Soviet leaders test waters of church-state reconciliation. During Christianity celebration, church stereotypes are dented

With great pomp and expressions of mutual respect, the Russian Orthodox Church and the Soviet authorities have, for the last week, been marking the millennium of Christianity on the territory of the Soviet Union. Several cardinals and evangelist Billy Graham are among the foreign guests here for the celebration, which reaches its climax today with a meeting addressed by Soviet leader Mikhail Gorbachev in the Bolshoi Theater. A similar formula is often used to mark the end of political conferences and international congresses.

In one way at least, today's meeting is quite appropriate to commemorate the event. The date that is being celebrated this year is not the coming of Christianity to the Slav lands, but the official adoption of the faith by a Slav leader, Vladimir the Great of Kiev, the city that was the center of eastern Slav civilization until the middle of the 13th century. Christian communities were apparently thriving in Kiev almost two generations before Vladimir was baptized.

The Communist Party leadership under Mr. Gorbachev has taken the opportunity of the millennium to reach out to the church hierarchy. Four monasteries, including the Danilov Monastery visited last week by President Reagan, and a large number of churches are being returned to the church. On April 29, Gorbachev himself met with church leaders, emphasized the need for dialogue between believers and nonbelievers, and called for the church to support perestroika (restructuring). Some ideologists of reform connect the growth of interest in religion over the last 20 years with the political alienation of thinking Soviets under the rule of Leonid Brezhnev. This has led them to conclude that many believers are potential allies of reform.

Some stereotypes about the church - for example, that it is the preserve of the elderly and the obscurantist - have been dented in official media coverage around the millenium. A priest with a doctorate in psychology has been the subject of a profile in one paper; young nuns figured prominently in recent coverage in the weekly Ogonyok.

But the status of Christians in the Soviet Union is still ambiguous. Restrictions on religious belief have been relaxed, although far from all religious denominations are allowed to function openly.

In private, a number of quite prominent personalities in Soviet society, including writers, intellectuals, and artists who have taken firm stands on both sides of the reform debate, make little effort to hide their faith. Some are also members of the Communist Party. None, however, seems to have been moved by the millennium to make a public declaration of faith. A new law on freedom of conscience is promised, but like other pieces of reformist legislation, is taking a long time to formulate.
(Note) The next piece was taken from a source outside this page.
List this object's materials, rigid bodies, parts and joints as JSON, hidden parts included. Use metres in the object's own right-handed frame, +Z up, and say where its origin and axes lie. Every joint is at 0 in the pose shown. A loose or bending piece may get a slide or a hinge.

One of the nearest things to an endorsement of Christianity as a religion has come from Dmitry Likhachev, a prominent scholar and supporter of reform. In a long interview published earlier this year in Ogonyok, Mr. Likhachev emphasized both the historical importance of Christianity in Russia, and its spiritual qualities. He also stressed the need for the strict separation of church and state. Officially this is the case now. In practice the church is tightly controlled by government's Council on Religious Affairs.

The timidity of the church leadership in relations with the state compromised it in the eyes of many newer converts. ``I consider myself a Christian in spite of the [religious] leadership, not because of it,'' said one young believer. ``The hierarchy is cowardly and compromised.''

Religious dissidents are critical of the church leadership, but divided in their attitude toward the millennium. One group of religious dissidents led by former prisoner Aleksandr Ogorodnikov, has organized its own alternative commemoration. Others, led by another former prisoner, Fr. Gleb Yakunin, have rejected this approach. Instead they are calling for the hierarchy to join in the repudiation of Stalinism. Father Yakunin and his supporters have drawn particular attention to the hierarchy's message of greetings to Stalin on his 70th birthday in 1949. Yakunin described this as ``one of the most shameful documents of 20th-century church history.''

Vladimir, the prince who made Christianity his state religion, was later canonized. He makes an unlikely saint. One of the earliest Russian chronicles, the Tale of Past Years, describes a succession of missionaries - Muslim, German Christians, Jews - visiting Vladimir and explaining the virtues of their faith. Islam's polygamy appealed to him, but the idea of giving up pork and alcohol did not. The fasts described by emissaries from Rome were equally distasteful. The Jews lost their case when they mentioned the Diaspora. Intrigued by the accounts of missionaries from Byzantium, he sent envoys to look at their religion. The beauty of the rites attracted him, but the Tale says he only accepted Christianity after he went blind. Promised the return of his sight if he was baptized, he became a Christian and regained his vision.